Обучение требует предварительных знаний
Нужно некоторое усилие, чтобы по-настоящему понять, насколько огромный, поистине исполинский объем информации требуется нам для выполнения даже не слишком сложных действий, не говоря уже о такой задаче, как общение человека с его окружением. Немалую часть этой информации мы получаем, общаясь с другими людьми и взаимодействуя с социумом и природной средой.
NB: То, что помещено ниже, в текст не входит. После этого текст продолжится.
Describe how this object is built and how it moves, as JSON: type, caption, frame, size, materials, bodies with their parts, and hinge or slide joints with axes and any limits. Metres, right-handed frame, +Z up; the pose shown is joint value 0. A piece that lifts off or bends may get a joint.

Десятилетия экспериментов по изучению мышления младенцев и маленьких детей подтвердили теорию, что для обработки большого количества информации человеческому разуму требуются немалые предварительные знания. Параллельно выяснилось, что предварительное знание принимает форму ожидания специфических видов информации. К примеру, малыши, усваивая первые слова, ожидают, что они обозначают объекты в целом, а не их части или цвет. Они ожидают, что твердые тела, столкнувшись друг с другом, останутся отдельными, а не сольются в единое целое. Они ожидают, что количество предметов в сумке не изменится, если никто ничего не положит туда или не вынет оттуда. Эти основополагающие идеи возникают задолго до того, как ребенок научится сам обращаться с предметами. На более поздней стадии маленькие дети ожидают, что поведение животного определяется его психическими свойствами, а не внешностью и кошка, подстриженная под собачку, на самом деле является кошкой. Более того, малыши предполагают, что люди действуют исходя из собственных представлений, а не основываясь на истине. Даже годовалые младенцы предполагают, что у людей могут быть ложные представления. Все это (и еще очень многое) демонстрирует действие ожиданий, касающихся твердых тел, чисел, животных и разума[127]. У людей возникают ожидания, связанные с социальным обменом и обманом, поддержкой, справедливостью и моралью, иерархией, дружбой, хищниками и добычей, выражением лиц, заражением и загрязнением – список можно продолжать.